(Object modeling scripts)

···

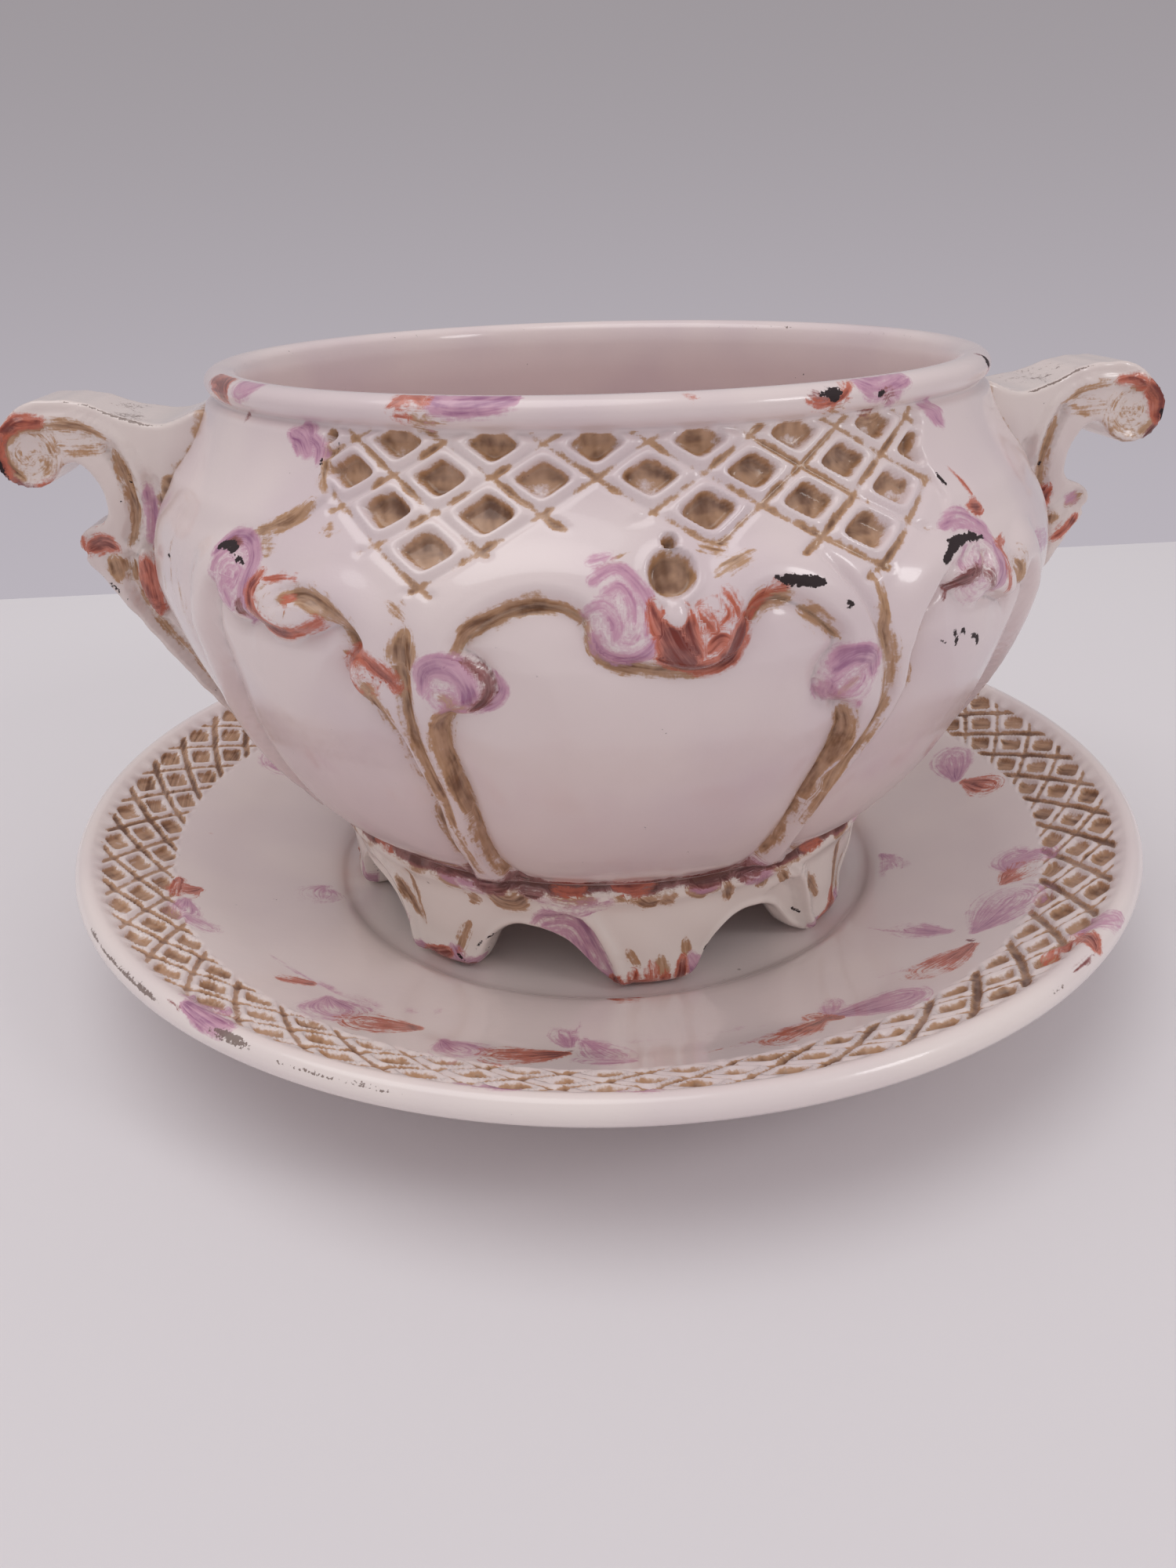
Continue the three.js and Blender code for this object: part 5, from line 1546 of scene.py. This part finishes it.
# The outline as a plate with rounded arrises and an even skin of quads; out, y and up in millimetres.
def plateSkin():
    edge = handleEdge()
    count = len(edge)
    half = handle["halfWidth"]
    points = np.vstack([np.insert(edge, 1, -half, axis=1), np.insert(edge, 1, half, axis=1)])
    side = [(i, (i + 1) % count, count + (i + 1) % count, count + i) for i in range(count)]
    near, far = tuple(range(count))[::-1], tuple(range(count, 2 * count))
    mesh = bpy.data.meshes.new("handlePlate")
    mesh.from_pydata(points.tolist(), [], [near, far] + side)
    mesh.update()
    plate = bpy.data.objects.new("handlePlate", mesh)
    scene.collection.objects.link(plate)
    bevel = plate.modifiers.new("arris", "BEVEL")
    bevel.width = handle["edge"]
    bevel.segments = 3
    bevel.limit_method = "ANGLE"
    bevel.angle_limit = math.radians(60)
    skin = plate.modifiers.new("skin", "REMESH")
    skin.mode = "VOXEL"
    skin.voxel_size = handle["voxel"]
    ease = plate.modifiers.new("ease", "SMOOTH")
    ease.factor = 0.5
    ease.iterations = 5
    bpy.context.view_layer.update()
    made = bpy.data.meshes.new_from_object(plate.evaluated_get(bpy.context.evaluated_depsgraph_get()))
    bpy.data.objects.remove(plate)
    bpy.data.meshes.remove(mesh)
    return made


# Lift of the side faces: beads and grooves, height * exp(-(distance / width)^2) with the
# distance in whole millimetres; the rolled end's rim; and an almond on the tail,
# rise * sqrt(1 - (x / half width)^2).
def handleRelief(chart):
    lift = sum(height * bell(np.floor(chart.near(points, reach)[0]), width)
               for height, width, reach, points in handle["mouldings"])
    dx, dy, away = chart.polar(handle["curl"])
    roundCurl = np.mod(np.degrees(np.arctan2(dy, dx)) + 150, 360)
    rolled = smooth(roundCurl, 0, 30) * (1 - smooth(roundCurl, 230, 275))
    lift = lift + 0.9 * rolled * bell(away - 7.0, 1.1) - 0.8 * (1 - smooth(away, 3.4, 6.2))

    turn = math.radians(handle["bossTilt"])
    out, rise = chart.across - handle["bossCentre"][0], chart.up - handle["bossCentre"][1]
    x = out * math.cos(turn) + rise * math.sin(turn)
    y = np.abs(rise * math.cos(turn) - out * math.sin(turn)) / handle["bossReach"][1]
    half = handle["bossReach"][0] * np.sqrt(np.clip(1 - y ** 1.6, 1e-3, 1))
    almond = np.clip(1 - (np.abs(x) / half) ** 2, 0, 1) * (y < 1)
    return np.where(almond > 0, np.maximum(lift, handle["bossRise"] * np.sqrt(almond)), lift)


# The plate is widened into a fan at the bowl and narrowed to the rest, then its relief stands
# out along its normals. side is right or left; the left one is turned by half a turn.
def makeHandle(side, material):
    mesh = plateSkin()
    count = len(mesh.vertices)
    place = np.empty(count * 3, np.float32)
    mesh.vertices.foreach_get("co", place)
    normal = np.empty(count * 3, np.float32)
    mesh.vertices.foreach_get("normal", normal)
    out, y, up = place.reshape(-1, 3).astype(float).T
    normal = normal.reshape(-1, 3).astype(float)

    fan = handle["fan"] * smooth(-out, -14, 14) * smooth(up, 0, 30)
    waist = handle["waist"] * smooth(-up, -24, 4)
    spur = handle["spur"] * smooth(out, 12, 19) * (1 - smooth(up, 6, 14))
    tail = handle["tail"] * smooth(-up, 30, 60)
    y = y * (handle["halfWidth"] + fan - waist - spur - tail) / handle["halfWidth"]
    chart = Chart(out, up, np.ones(count))
    face = smooth(np.abs(normal[:, 1]), 0.55, 0.9)
    lift = handleRelief(chart) * face + wobble(out * 12, up * 6, 81, 0.25)
    buried = np.hypot(out + bellyPlace[0], y) < bowlRadius(up + bellyPlace[1]) - 1.0
    lift = lift * ~buried
    out = out + lift * normal[:, 0]
    y = y + lift * normal[:, 1]
    up = up + lift * normal[:, 2]

    paint = Paint(chart)
    paint.strokes(handlePaint[side], 1.1)
    paint.coil("ochre", handle["curl"], 8.4, 0.4)
    fields = masked(paint.fields, smooth(np.abs(normal[:, 1]), 0.1, 0.45))
    gap = np.hypot(out + bellyPlace[0], y) - bowlRadius(up + bellyPlace[1])
    patchy = 0.86 + wobble(y * 14, up * 9, 82, 0.5)
    joint = np.clip(0.5 + (3.4 - gap) * 0.3, 0, 1) * smooth(up, -2, 6) * patchy
    fields["ochre"] = np.maximum(fields["ochre"], joint)
    # worn on top, along the arrises, and most in the fold before the bowl
    onTop = smooth(normal[:, 2], 0.25, 0.7) * smooth(out, -14, -2)
    arris = bell(np.abs(normal[:, 1]) - 0.7, 0.22)
    inFold = bell(out - 4, 8) * smooth(up, 20, 26)
    fields["worn"] = 0.3 * onTop + 0.32 * arris * smooth(up, 8, 20) + 0.34 * inFold * (onTop + arris)

    turned = -1 if side == "left" else 1
    points = np.column_stack([turned * (out + bellyPlace[0]), turned * y,
                              up + bellyPlace[1] + feetHeight])
    mesh.vertices.foreach_set("co", (points * millimetre).astype(np.float32).ravel())
    mesh.update()
    mesh.name = "handle" + side.capitalize()
    seat(addPiece(mesh, fields), "pot", "handle_" + side, material)


handleMaterial = glazeMaterial("handleGlaze", "cream", 0.35)
makeHandle("right", handleMaterial)
makeHandle("left", handleMaterial)
print("handles are made")
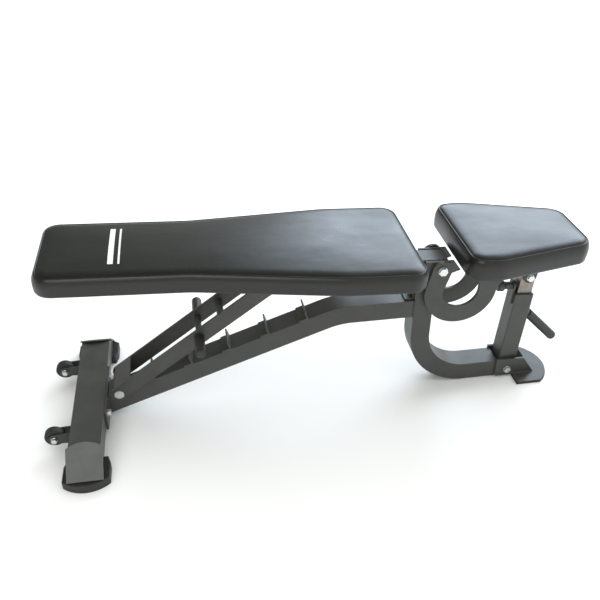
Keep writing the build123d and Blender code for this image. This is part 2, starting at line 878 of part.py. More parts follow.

···

GOAL:
Give a word-for-word copy of the records.

REPLY:
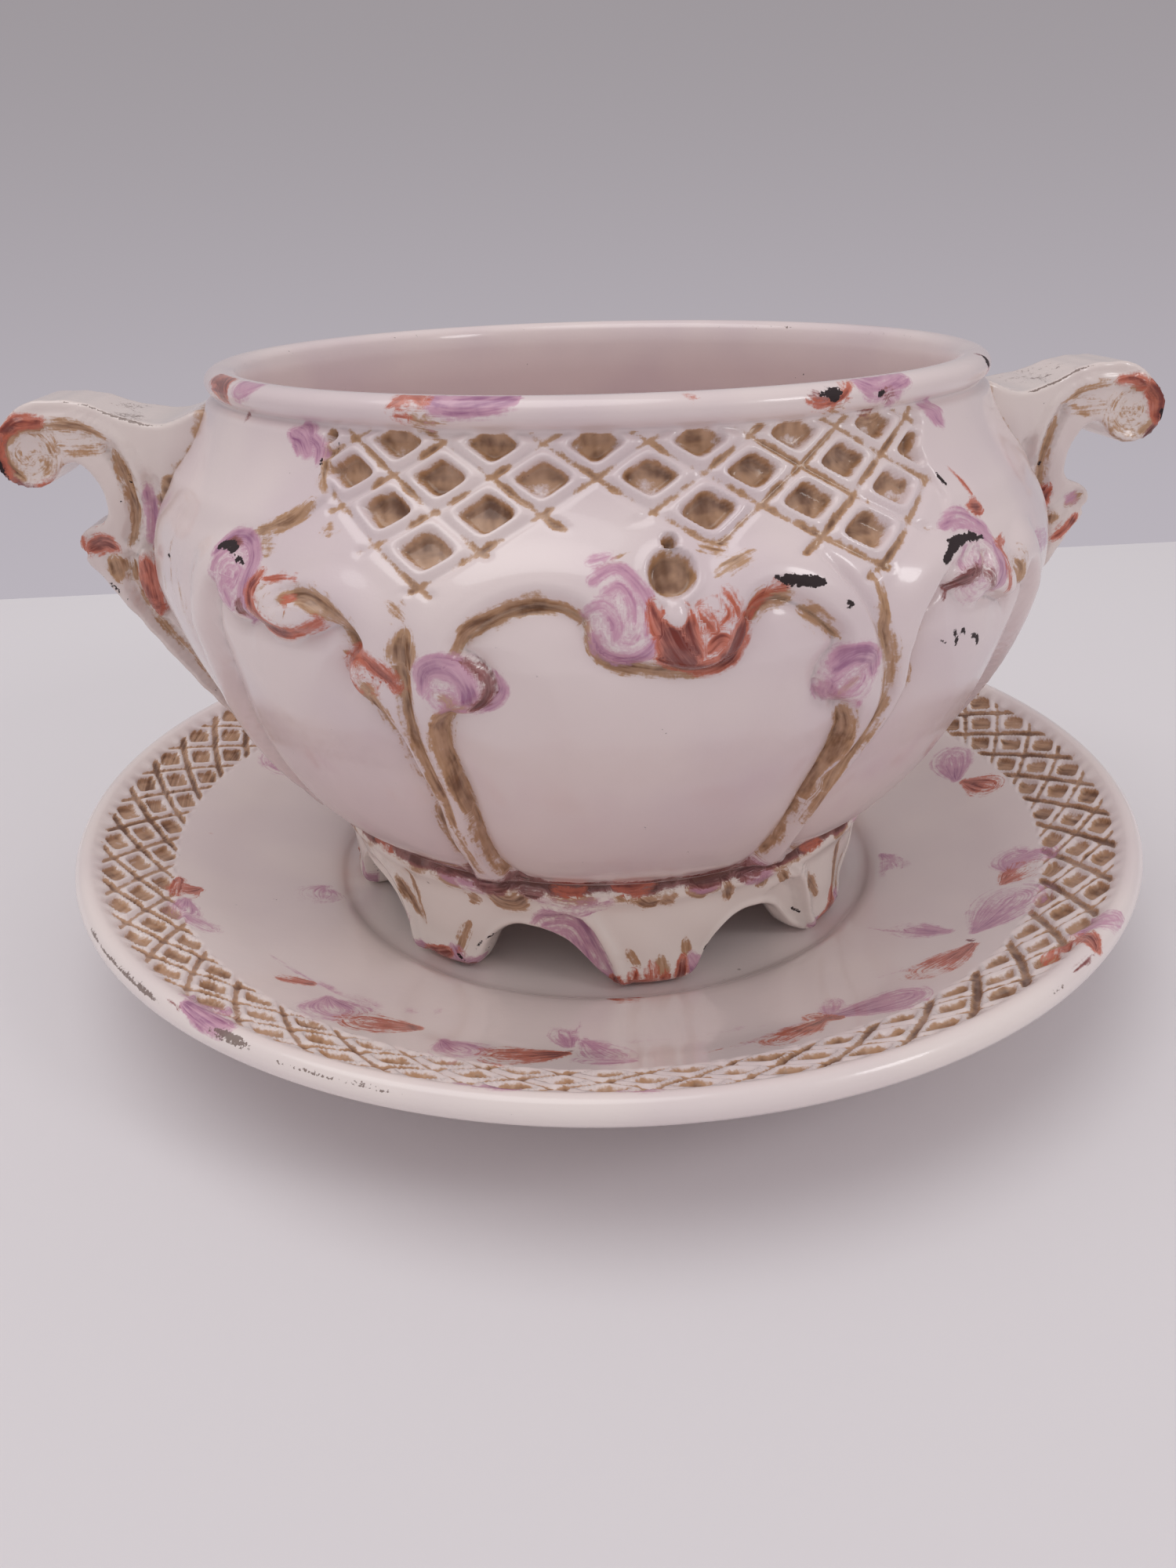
Continue the three.js and Blender code for this object: part 5, from line 1546 of scene.py. This part finishes it.
# The outline as a plate with rounded arrises and an even skin of quads; out, y and up in millimetres.
def plateSkin():
    edge = handleEdge()
    count = len(edge)
    half = handle["halfWidth"]
    points = np.vstack([np.insert(edge, 1, -half, axis=1), np.insert(edge, 1, half, axis=1)])
    side = [(i, (i + 1) % count, count + (i + 1) % count, count + i) for i in range(count)]
    near, far = tuple(range(count))[::-1], tuple(range(count, 2 * count))
    mesh = bpy.data.meshes.new("handlePlate")
    mesh.from_pydata(points.tolist(), [], [near, far] + side)
    mesh.update()
    plate = bpy.data.objects.new("handlePlate", mesh)
    scene.collection.objects.link(plate)
    bevel = plate.modifiers.new("arris", "BEVEL")
    bevel.width = handle["edge"]
    bevel.segments = 3
    bevel.limit_method = "ANGLE"
    bevel.angle_limit = math.radians(60)
    skin = plate.modifiers.new("skin", "REMESH")
    skin.mode = "VOXEL"
    skin.voxel_size = handle["voxel"]
    ease = plate.modifiers.new("ease", "SMOOTH")
    ease.factor = 0.5
    ease.iterations = 5
    bpy.context.view_layer.update()
    made = bpy.data.meshes.new_from_object(plate.evaluated_get(bpy.context.evaluated_depsgraph_get()))
    bpy.data.objects.remove(plate)
    bpy.data.meshes.remove(mesh)
    return made


# Lift of the side faces: beads and grooves, height * exp(-(distance / width)^2) with the
# distance in whole millimetres; the rolled end's rim; and an almond on the tail,
# rise * sqrt(1 - (x / half width)^2).
def handleRelief(chart):
    lift = sum(height * bell(np.floor(chart.near(points, reach)[0]), width)
               for height, width, reach, points in handle["mouldings"])
    dx, dy, away = chart.polar(handle["curl"])
    roundCurl = np.mod(np.degrees(np.arctan2(dy, dx)) + 150, 360)
    rolled = smooth(roundCurl, 0, 30) * (1 - smooth(roundCurl, 230, 275))
    lift = lift + 0.9 * rolled * bell(away - 7.0, 1.1) - 0.8 * (1 - smooth(away, 3.4, 6.2))

    turn = math.radians(handle["bossTilt"])
    out, rise = chart.across - handle["bossCentre"][0], chart.up - handle["bossCentre"][1]
    x = out * math.cos(turn) + rise * math.sin(turn)
    y = np.abs(rise * math.cos(turn) - out * math.sin(turn)) / handle["bossReach"][1]
    half = handle["bossReach"][0] * np.sqrt(np.clip(1 - y ** 1.6, 1e-3, 1))
    almond = np.clip(1 - (np.abs(x) / half) ** 2, 0, 1) * (y < 1)
    return np.where(almond > 0, np.maximum(lift, handle["bossRise"] * np.sqrt(almond)), lift)


# The plate is widened into a fan at the bowl and narrowed to the rest, then its relief stands
# out along its normals. side is right or left; the left one is turned by half a turn.
def makeHandle(side, material):
    mesh = plateSkin()
    count = len(mesh.vertices)
    place = np.empty(count * 3, np.float32)
    mesh.vertices.foreach_get("co", place)
    normal = np.empty(count * 3, np.float32)
    mesh.vertices.foreach_get("normal", normal)
    out, y, up = place.reshape(-1, 3).astype(float).T
    normal = normal.reshape(-1, 3).astype(float)

    fan = handle["fan"] * smooth(-out, -14, 14) * smooth(up, 0, 30)
    waist = handle["waist"] * smooth(-up, -24, 4)
    spur = handle["spur"] * smooth(out, 12, 19) * (1 - smooth(up, 6, 14))
    tail = handle["tail"] * smooth(-up, 30, 60)
    y = y * (handle["halfWidth"] + fan - waist - spur - tail) / handle["halfWidth"]
    chart = Chart(out, up, np.ones(count))
    face = smooth(np.abs(normal[:, 1]), 0.55, 0.9)
    lift = handleRelief(chart) * face + wobble(out * 12, up * 6, 81, 0.25)
    buried = np.hypot(out + bellyPlace[0], y) < bowlRadius(up + bellyPlace[1]) - 1.0
    lift = lift * ~buried
    out = out + lift * normal[:, 0]
    y = y + lift * normal[:, 1]
    up = up + lift * normal[:, 2]

    paint = Paint(chart)
    paint.strokes(handlePaint[side], 1.1)
    paint.coil("ochre", handle["curl"], 8.4, 0.4)
    fields = masked(paint.fields, smooth(np.abs(normal[:, 1]), 0.1, 0.45))
    gap = np.hypot(out + bellyPlace[0], y) - bowlRadius(up + bellyPlace[1])
    patchy = 0.86 + wobble(y * 14, up * 9, 82, 0.5)
    joint = np.clip(0.5 + (3.4 - gap) * 0.3, 0, 1) * smooth(up, -2, 6) * patchy
    fields["ochre"] = np.maximum(fields["ochre"], joint)
    # worn on top, along the arrises, and most in the fold before the bowl
    onTop = smooth(normal[:, 2], 0.25, 0.7) * smooth(out, -14, -2)
    arris = bell(np.abs(normal[:, 1]) - 0.7, 0.22)
    inFold = bell(out - 4, 8) * smooth(up, 20, 26)
    fields["worn"] = 0.3 * onTop + 0.32 * arris * smooth(up, 8, 20) + 0.34 * inFold * (onTop + arris)

    turned = -1 if side == "left" else 1
    points = np.column_stack([turned * (out + bellyPlace[0]), turned * y,
                              up + bellyPlace[1] + feetHeight])
    mesh.vertices.foreach_set("co", (points * millimetre).astype(np.float32).ravel())
    mesh.update()
    mesh.name = "handle" + side.capitalize()
    seat(addPiece(mesh, fields), "pot", "handle_" + side, material)


handleMaterial = glazeMaterial("handleGlaze", "cream", 0.35)
makeHandle("right", handleMaterial)
makeHandle("left", handleMaterial)
print("handles are made")
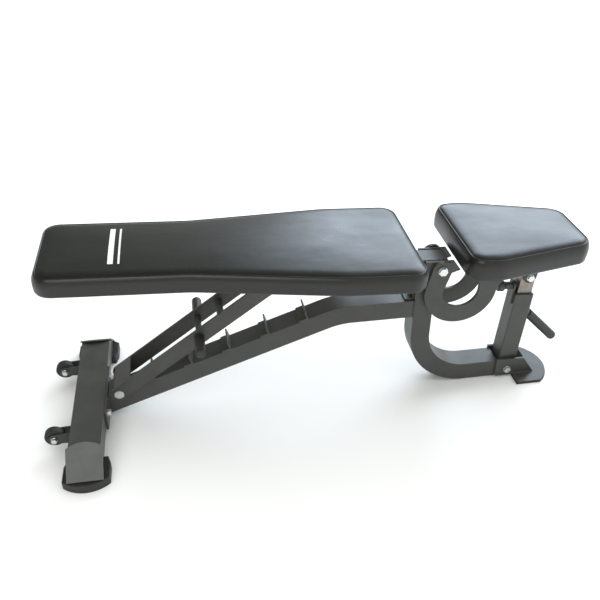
Keep writing the build123d and Blender code for this image. This is part 2, starting at line 878 of part.py. More parts follow.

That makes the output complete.